*DATA PROVIDED*.
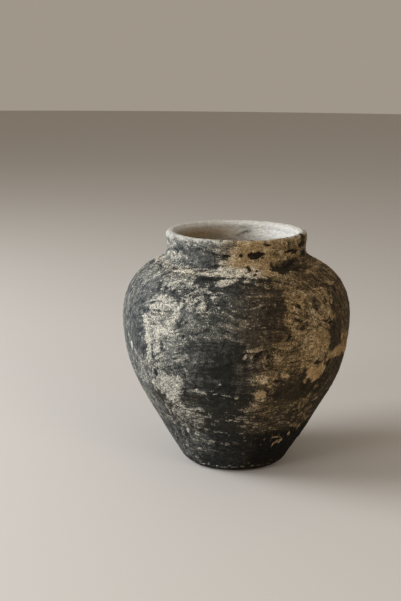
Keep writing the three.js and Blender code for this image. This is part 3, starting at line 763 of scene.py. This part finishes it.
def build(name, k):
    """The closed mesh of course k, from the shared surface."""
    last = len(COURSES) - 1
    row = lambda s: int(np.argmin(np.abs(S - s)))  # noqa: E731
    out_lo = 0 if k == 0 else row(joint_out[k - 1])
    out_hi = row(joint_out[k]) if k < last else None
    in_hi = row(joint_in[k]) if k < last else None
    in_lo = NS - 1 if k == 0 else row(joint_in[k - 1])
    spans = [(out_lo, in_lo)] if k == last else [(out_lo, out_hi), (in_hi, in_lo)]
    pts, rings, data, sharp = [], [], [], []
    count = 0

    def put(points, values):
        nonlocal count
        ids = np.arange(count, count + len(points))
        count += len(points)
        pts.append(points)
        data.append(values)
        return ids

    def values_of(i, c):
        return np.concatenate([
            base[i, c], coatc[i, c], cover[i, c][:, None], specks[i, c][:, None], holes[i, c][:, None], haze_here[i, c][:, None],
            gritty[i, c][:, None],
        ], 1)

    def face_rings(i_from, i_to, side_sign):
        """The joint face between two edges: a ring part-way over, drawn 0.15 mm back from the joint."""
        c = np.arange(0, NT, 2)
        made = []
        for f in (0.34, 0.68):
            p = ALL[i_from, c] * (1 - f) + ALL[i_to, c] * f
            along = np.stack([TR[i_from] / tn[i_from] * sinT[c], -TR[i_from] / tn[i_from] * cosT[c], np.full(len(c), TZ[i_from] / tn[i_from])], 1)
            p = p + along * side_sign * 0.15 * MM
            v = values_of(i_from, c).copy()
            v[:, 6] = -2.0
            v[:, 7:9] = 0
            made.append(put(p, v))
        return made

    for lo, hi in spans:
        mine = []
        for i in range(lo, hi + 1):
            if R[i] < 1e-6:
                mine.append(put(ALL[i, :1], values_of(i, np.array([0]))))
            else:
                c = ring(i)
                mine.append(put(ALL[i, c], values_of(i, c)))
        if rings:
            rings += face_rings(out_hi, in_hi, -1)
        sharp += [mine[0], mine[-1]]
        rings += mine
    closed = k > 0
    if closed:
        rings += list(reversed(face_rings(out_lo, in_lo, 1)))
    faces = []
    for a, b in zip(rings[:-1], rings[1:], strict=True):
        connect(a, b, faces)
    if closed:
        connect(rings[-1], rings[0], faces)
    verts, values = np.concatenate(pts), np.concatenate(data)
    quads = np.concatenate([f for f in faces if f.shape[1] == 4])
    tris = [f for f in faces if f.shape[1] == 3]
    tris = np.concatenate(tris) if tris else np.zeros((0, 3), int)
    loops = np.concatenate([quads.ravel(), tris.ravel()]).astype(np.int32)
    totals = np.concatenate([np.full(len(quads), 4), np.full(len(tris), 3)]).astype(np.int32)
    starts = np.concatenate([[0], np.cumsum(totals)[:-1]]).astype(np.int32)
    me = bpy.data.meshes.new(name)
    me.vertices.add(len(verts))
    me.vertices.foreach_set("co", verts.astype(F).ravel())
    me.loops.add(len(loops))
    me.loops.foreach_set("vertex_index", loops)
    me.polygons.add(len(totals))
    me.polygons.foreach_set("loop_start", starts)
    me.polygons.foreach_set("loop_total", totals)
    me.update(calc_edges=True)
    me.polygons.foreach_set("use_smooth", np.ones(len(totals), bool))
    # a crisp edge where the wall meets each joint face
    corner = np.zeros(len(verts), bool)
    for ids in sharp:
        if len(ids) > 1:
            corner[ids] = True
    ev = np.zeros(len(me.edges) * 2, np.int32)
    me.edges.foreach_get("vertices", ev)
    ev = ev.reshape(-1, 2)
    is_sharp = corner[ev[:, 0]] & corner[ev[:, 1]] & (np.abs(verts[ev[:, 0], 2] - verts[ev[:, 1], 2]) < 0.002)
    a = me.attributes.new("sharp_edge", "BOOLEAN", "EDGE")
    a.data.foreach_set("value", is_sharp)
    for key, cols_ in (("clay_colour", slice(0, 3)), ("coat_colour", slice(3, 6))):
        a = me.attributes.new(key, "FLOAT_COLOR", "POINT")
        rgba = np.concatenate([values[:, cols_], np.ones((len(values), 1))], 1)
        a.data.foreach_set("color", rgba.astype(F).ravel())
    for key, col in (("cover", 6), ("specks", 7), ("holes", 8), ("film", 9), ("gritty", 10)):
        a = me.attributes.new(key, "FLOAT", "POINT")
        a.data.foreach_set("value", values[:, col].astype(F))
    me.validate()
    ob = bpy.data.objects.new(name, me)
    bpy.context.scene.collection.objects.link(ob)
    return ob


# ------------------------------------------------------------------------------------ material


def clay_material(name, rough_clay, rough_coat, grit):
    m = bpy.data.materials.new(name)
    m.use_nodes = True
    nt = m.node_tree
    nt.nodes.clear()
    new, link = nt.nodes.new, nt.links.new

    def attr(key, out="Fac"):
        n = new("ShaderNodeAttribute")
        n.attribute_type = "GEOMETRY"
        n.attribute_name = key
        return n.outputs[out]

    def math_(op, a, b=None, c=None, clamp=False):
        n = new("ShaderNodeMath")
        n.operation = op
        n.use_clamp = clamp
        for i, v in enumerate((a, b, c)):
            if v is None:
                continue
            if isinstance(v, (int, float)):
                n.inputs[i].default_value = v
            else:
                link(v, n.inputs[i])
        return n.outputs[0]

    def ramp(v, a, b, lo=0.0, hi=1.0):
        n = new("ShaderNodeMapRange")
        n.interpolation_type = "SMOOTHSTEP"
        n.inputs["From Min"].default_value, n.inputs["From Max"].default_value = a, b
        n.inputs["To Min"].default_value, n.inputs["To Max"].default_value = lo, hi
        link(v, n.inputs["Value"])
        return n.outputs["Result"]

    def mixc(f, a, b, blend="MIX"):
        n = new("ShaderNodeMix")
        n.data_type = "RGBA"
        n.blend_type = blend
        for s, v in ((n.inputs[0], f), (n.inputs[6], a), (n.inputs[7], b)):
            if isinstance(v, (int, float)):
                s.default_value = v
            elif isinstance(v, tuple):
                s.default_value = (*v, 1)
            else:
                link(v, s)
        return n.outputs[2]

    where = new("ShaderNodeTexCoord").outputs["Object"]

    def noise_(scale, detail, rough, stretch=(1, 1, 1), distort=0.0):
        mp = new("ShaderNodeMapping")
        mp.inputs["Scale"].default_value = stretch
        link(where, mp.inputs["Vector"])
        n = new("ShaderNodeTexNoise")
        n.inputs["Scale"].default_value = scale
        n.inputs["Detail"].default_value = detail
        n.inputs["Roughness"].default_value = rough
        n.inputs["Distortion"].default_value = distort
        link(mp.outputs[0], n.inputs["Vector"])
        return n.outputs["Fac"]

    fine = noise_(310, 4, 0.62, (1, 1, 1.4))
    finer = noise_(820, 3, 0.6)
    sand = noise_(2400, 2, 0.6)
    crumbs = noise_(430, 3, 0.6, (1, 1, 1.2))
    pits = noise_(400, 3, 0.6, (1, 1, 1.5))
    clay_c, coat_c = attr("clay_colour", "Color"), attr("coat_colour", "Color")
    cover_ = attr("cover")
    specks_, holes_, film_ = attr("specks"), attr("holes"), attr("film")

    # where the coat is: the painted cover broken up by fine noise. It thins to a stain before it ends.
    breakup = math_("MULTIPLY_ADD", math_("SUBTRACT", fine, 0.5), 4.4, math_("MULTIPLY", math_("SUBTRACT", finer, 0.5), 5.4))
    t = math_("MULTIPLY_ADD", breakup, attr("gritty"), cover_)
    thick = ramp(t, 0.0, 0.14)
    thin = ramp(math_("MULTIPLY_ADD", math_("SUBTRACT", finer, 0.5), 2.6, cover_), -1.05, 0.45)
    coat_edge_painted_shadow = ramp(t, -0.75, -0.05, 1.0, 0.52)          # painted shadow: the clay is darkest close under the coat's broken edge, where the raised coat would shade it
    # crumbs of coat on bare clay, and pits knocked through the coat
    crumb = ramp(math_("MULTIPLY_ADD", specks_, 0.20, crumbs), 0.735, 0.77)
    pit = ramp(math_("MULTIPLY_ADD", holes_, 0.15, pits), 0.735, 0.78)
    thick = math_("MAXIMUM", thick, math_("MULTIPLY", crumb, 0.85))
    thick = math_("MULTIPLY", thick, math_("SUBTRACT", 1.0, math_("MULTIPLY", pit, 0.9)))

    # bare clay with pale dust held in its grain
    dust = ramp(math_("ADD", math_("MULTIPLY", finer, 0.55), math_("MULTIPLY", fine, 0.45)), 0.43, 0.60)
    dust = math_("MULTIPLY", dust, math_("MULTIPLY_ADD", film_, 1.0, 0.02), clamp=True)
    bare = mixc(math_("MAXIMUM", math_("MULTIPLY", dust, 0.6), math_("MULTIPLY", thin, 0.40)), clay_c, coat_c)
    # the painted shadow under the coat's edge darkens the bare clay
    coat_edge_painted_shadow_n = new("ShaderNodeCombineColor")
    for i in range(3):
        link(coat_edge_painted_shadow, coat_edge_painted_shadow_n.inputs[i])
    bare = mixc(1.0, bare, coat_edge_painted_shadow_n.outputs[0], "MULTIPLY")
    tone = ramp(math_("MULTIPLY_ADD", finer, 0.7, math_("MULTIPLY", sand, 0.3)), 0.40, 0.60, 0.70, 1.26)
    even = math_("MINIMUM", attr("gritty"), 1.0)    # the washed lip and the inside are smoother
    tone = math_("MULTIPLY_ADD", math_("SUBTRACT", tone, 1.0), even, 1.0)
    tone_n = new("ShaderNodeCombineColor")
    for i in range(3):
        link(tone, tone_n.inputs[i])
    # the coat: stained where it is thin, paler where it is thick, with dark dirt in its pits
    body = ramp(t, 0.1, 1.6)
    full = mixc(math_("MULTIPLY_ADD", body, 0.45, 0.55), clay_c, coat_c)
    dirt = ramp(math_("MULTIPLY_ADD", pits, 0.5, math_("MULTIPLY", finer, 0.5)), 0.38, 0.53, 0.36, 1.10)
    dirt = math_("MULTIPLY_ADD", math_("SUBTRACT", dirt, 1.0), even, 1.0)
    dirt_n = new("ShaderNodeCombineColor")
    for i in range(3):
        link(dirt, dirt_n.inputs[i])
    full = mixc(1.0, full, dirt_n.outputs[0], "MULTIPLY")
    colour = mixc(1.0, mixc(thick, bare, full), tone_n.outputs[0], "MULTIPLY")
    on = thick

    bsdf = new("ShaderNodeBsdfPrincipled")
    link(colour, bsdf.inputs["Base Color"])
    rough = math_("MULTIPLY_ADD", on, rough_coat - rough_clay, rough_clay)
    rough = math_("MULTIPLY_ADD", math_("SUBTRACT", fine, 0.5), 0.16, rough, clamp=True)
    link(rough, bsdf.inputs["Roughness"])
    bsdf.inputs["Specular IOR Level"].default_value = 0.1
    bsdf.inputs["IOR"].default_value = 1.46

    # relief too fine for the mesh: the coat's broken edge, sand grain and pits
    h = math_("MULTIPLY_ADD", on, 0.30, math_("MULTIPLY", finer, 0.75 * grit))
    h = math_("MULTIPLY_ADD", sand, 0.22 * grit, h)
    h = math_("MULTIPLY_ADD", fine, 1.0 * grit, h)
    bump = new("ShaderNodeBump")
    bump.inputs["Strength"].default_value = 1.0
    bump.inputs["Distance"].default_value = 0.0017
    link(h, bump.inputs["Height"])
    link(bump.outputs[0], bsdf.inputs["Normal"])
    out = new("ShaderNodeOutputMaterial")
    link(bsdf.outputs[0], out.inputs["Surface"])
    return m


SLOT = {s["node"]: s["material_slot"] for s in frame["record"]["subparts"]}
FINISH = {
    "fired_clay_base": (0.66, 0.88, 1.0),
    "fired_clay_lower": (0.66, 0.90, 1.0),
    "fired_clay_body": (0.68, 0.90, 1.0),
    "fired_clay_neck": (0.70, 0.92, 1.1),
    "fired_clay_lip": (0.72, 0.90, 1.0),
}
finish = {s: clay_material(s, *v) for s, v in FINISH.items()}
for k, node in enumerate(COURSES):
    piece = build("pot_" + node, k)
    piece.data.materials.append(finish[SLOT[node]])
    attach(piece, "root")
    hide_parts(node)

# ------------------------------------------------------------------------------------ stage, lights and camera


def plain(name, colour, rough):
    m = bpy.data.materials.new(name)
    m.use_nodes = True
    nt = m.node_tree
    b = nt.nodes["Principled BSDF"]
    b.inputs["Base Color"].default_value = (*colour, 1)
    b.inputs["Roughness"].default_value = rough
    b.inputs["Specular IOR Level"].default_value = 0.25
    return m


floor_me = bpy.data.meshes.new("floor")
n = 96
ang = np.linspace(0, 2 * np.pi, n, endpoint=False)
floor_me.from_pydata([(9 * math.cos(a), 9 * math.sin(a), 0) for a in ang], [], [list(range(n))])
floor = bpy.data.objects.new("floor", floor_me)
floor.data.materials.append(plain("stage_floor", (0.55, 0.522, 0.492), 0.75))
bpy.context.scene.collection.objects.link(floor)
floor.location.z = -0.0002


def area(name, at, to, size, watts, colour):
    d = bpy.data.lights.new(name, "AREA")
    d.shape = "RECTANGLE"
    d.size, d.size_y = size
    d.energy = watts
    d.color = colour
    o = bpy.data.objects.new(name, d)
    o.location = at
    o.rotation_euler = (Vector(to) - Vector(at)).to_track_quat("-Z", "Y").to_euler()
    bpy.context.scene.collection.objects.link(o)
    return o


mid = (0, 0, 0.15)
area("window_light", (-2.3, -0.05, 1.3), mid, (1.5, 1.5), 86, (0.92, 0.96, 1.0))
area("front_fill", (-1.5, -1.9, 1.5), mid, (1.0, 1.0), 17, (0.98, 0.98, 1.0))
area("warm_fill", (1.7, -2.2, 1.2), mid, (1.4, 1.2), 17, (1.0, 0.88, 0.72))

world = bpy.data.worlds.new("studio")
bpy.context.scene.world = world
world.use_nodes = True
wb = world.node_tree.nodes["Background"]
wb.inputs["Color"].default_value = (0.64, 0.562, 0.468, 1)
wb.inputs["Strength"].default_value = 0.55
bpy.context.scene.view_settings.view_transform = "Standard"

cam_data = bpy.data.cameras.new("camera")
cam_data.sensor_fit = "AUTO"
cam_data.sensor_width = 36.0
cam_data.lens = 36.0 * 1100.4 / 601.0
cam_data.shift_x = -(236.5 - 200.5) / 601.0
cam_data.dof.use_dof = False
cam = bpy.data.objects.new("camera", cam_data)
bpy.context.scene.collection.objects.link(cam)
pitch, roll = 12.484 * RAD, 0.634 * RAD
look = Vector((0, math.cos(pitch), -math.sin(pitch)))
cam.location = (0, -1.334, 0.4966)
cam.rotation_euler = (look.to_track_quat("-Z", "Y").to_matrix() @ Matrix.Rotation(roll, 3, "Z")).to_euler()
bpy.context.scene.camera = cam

*SHORT EXERCISE*.
Exactly repeat the lines from the line with "hide_parts(node)" to the line with "(1.0, 0.88, 0.72))", including both, and output nothing else.

*EXERCISE RESPONSE*.
    hide_parts(node)

# ------------------------------------------------------------------------------------ stage, lights and camera


def plain(name, colour, rough):
    m = bpy.data.materials.new(name)
    m.use_nodes = True
    nt = m.node_tree
    b = nt.nodes["Principled BSDF"]
    b.inputs["Base Color"].default_value = (*colour, 1)
    b.inputs["Roughness"].default_value = rough
    b.inputs["Specular IOR Level"].default_value = 0.25
    return m


floor_me = bpy.data.meshes.new("floor")
n = 96
ang = np.linspace(0, 2 * np.pi, n, endpoint=False)
floor_me.from_pydata([(9 * math.cos(a), 9 * math.sin(a), 0) for a in ang], [], [list(range(n))])
floor = bpy.data.objects.new("floor", floor_me)
floor.data.materials.append(plain("stage_floor", (0.55, 0.522, 0.492), 0.75))
bpy.context.scene.collection.objects.link(floor)
floor.location.z = -0.0002


def area(name, at, to, size, watts, colour):
    d = bpy.data.lights.new(name, "AREA")
    d.shape = "RECTANGLE"
    d.size, d.size_y = size
    d.energy = watts
    d.color = colour
    o = bpy.data.objects.new(name, d)
    o.location = at
    o.rotation_euler = (Vector(to) - Vector(at)).to_track_quat("-Z", "Y").to_euler()
    bpy.context.scene.collection.objects.link(o)
    return o


mid = (0, 0, 0.15)
area("window_light", (-2.3, -0.05, 1.3), mid, (1.5, 1.5), 86, (0.92, 0.96, 1.0))
area("front_fill", (-1.5, -1.9, 1.5), mid, (1.0, 1.0), 17, (0.98, 0.98, 1.0))
area("warm_fill", (1.7, -2.2, 1.2), mid, (1.4, 1.2), 17, (1.0, 0.88, 0.72))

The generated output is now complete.